Deana, I loved reading your story, didn't seem long at all, I feel like I got to
know you a bit better. So thank you for sharing. I think it's absolutely wonderful
that Chica can be of such great help to you and your child. Incredible.

Oh and as for the giant mouse, its pretty creepy, I'd probably bark too, or hide, lol.


----------



## Moonfall (Nov 16, 2012)

One of my ferrets is a service animal- I could only imagine how he would feel about a giant mouse. It might even earn a hiss from him.

Do you ever have problems with people sneaking up and grabbing or poking/otherwise harassing your wee one when she is working? I have had people sneak behind me and start poking and harassing my ferret. A few people have even grabbed him by the head (usually kids) and the parents seem to find it amusing and don't try to control their kids.

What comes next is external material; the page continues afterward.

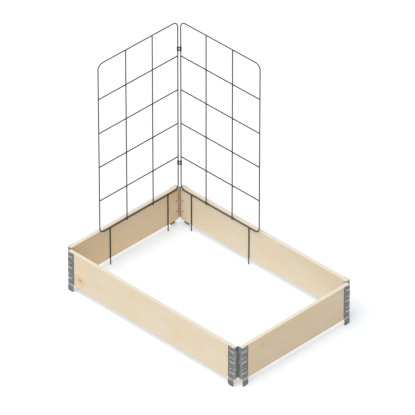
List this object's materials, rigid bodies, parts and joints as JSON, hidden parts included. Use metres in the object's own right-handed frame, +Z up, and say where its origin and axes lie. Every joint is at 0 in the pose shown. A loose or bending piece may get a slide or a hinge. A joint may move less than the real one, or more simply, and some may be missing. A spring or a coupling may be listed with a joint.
{
  "type": "planter with trellis",
  "caption": "Low rectangular raised-bed frame of timber boards on steel corner hinges with foot tabs; two black wire trellis panels stand in one inside corner, tied with clips.",
  "frame": {"origin": "on the floor, under the middle of the timber frame", "axes": "+Z up, +X along the long boards towards the end without trellis, +Y from the front long board to the back one, so the trellis stands at -X, +Y"},
  "size_m": [1.2092, 0.8092, 1.222],
  "materials": {
    "pine": "bare planed pine, knots and light grain along the boards",
    "galvanised_steel": "dull galvanised pressed sheet steel",
    "black_wire": "black coated steel wire, satin",
    "clip_plastic": "black moulded plastic, matt"
  },
  "bodies": {
    "back_wall": {"board_back": "pine", "hinge_back_left_long_leaf": "galvanised_steel", "rivet_back_left_long_1": "galvanised_steel", "rivet_back_left_long_2": "galvanised_steel", "rivet_back_left_long_3": "galvanised_steel", "hinge_back_right_long_leaf": "galvanised_steel", "rivet_back_right_long_1": "galvanised_steel", "rivet_back_right_long_2": "galvanised_steel", "rivet_back_right_long_3": "galvanised_steel", "hinge_back_left_pin": "galvanised_steel", "hinge_back_right_pin": "galvanised_steel"},
    "left_wall": {"board_left": "pine", "hinge_back_left_short_leaf": "galvanised_steel", "rivet_back_left_short_1": "galvanised_steel", "rivet_back_left_short_2": "galvanised_steel", "rivet_back_left_short_3": "galvanised_steel", "hinge_front_left_short_leaf": "galvanised_steel", "rivet_front_left_short_1": "galvanised_steel", "rivet_front_left_short_2": "galvanised_steel", "rivet_front_left_short_3": "galvanised_steel"},
    "right_wall": {"board_right": "pine", "hinge_back_right_short_leaf": "galvanised_steel", "rivet_back_right_short_1": "galvanised_steel", "rivet_back_right_short_2": "galvanised_steel", "rivet_back_right_short_3": "galvanised_steel", "hinge_front_right_short_leaf": "galvanised_steel", "rivet_front_right_short_1": "galvanised_steel", "rivet_front_right_short_2": "galvanised_steel", "rivet_front_right_short_3": "galvanised_steel"},
    "front_wall": {"board_front": "pine", "hinge_front_left_long_leaf": "galvanised_steel", "rivet_front_left_long_1": "galvanised_steel", "rivet_front_left_long_2": "galvanised_steel", "rivet_front_left_long_3": "galvanised_steel", "hinge_front_right_long_leaf": "galvanised_steel", "rivet_front_right_long_1": "galvanised_steel", "rivet_front_right_long_2": "galvanised_steel", "rivet_front_right_long_3": "galvanised_steel", "hinge_front_left_pin": "galvanised_steel", "hinge_front_right_pin": "galvanised_steel"},
    "right_panel": {"trellis_right_frame": "black_wire", "trellis_right_rung_1": "black_wire", "trellis_right_rung_2": "black_wire", "trellis_right_rung_3": "black_wire", "trellis_right_rung_4": "black_wire", "trellis_right_upright_1": "black_wire", "trellis_right_upright_2": "black_wire", "trellis_right_leg_1": "black_wire", "trellis_right_leg_2": "black_wire", "clip_lower": "clip_plastic", "clip_upper": "clip_plastic"},
    "left_panel": {"trellis_left_frame": "black_wire", "trellis_left_rung_1": "black_wire", "trellis_left_rung_2": "black_wire", "trellis_left_rung_3": "black_wire", "trellis_left_rung_4": "black_wire", "trellis_left_upright_1": "black_wire", "trellis_left_upright_2": "black_wire", "trellis_left_leg_1": "black_wire", "trellis_left_leg_2": "black_wire"}
  },
  "joints": [
    {"name": "frame_fold", "type": "hinge", "parent": "back_wall", "child": "left_wall", "pos_m": [-0.5746, 0.3746, 0], "axis": [0, 0, -1], "range_deg": [0, 85]},
    {"name": "frame_fold_right", "type": "hinge", "parent": "back_wall", "child": "right_wall", "pos_m": [0.5746, 0.3746, 0], "axis": [0, 0, -1], "range_deg": [0, 85]},
    {"name": "frame_fold_front", "type": "hinge", "parent": "left_wall", "child": "front_wall", "pos_m": [-0.5746, -0.3746, 0], "axis": [0, 0, 1], "range_deg": [0, 85]},
    {"name": "trellis_lift", "type": "slide", "parent": "back_wall", "child": "right_panel", "axis": [0, 0, 1], "range_m": [0, 0.25]},
    {"name": "left_panel_turn", "type": "hinge", "parent": "right_panel", "child": "left_panel", "pos_m": [-0.5757, 0.3653, 0], "axis": [0, 0, -1], "range_deg": [0, 85]}
  ],
  "couplings": [
    {"joint": "frame_fold_right", "follows": "frame_fold", "ratio": 1},
    {"joint": "frame_fold_front", "follows": "frame_fold", "ratio": 1},
    {"joint": "left_panel_turn", "follows": "frame_fold", "ratio": 1}
  ]
}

Thank god my baby is so good or they would be missing fingers. Ferret jaws can easily take out bone the size of a child's finger.


----------



## ~LS~ (Oct 29, 2011)

Moonfall, that happens to me too! I don't have a service dog, but the sneaking
up and grabbing or petting happens once in a while....ohhh I can't stand it! I 
have no problem letting people pet my dogs, all I want them to do is ask first.


----------



## Chica n Ella (Jul 23, 2012)

Moonfall--No, thankfully that han't happened to us. I can imagine how frustrating that must be for you! In our state, only dogs are allowed as service animals, but I think ferrets and other pets can be therapy animals (like visiting nursing homes and such). I have Chica's Medical Alert Service Dog ID cards hanging right on her sling carrier, so most people see them and don't try touching her. We have had some people approach us though with that whole loud "Oh, look at the cute dog!" thing, which Chica of course does not care for. Thankfully though, she can just burrow down in ther sling (I keep a soft blanket in there for her) and ignore them, if someone gets too close for her comfort. One thing I find kind of annoying is when people say to eachother "Look, that lady has a little dog in her purse." First of all, it's obviously NOT a purse (I purposefully bought a very non-purse looking sling, in the most "businesslike" color they had--brown) and second of all, how can you not see the large ID cards, clipped quite prominently, to both sides of the carrier (ie visible from all angles) that identify this dog as a working dog!? I try to remember though that small breeds in service is a fairly new thing, so people just probably haven't been exposed to it, and I take the opportunity to say something positive like "Thank you. We think she's cute too, and we're proud of how well she's doing in her service dog training too."


----------



## thatrandomgirl (Mar 4, 2012)

Oh my, this made me giggle a bit.  Gotta say though- those mouse things ARE really creepy!!!

How awesome that you are able to use her for a service dog. It's amazing how these little guys can sense things going on in our bodies before even we can.


----------



## Jmitchell&tiki (Oct 7, 2012)

That is awesome that she is a service dog! I really would love for tiki to be a therapy dog for children with special needs! She also doesn't like other dogs, and barks and growls!


----------



## Pumpernickel (Apr 5, 2012)

Well being from the UK I have no idea what that giant mouse looks like but I can imagine it's scary for a tiny chi! Chica sounds like an amazing dog, you must be so proud


----------



## Evelyn (Oct 14, 2012)

Love your story, thanks for sharing it, made my day a brighter one.


----------



## Moonfall (Nov 16, 2012)

I hope that you continue having such good luck! People can be so stupid and they just harass the working animals like it's funny.

Mine has a marked harness but from far away you can't really tell. He is so tiny I can't seem to find a way to mark him super visibly.


----------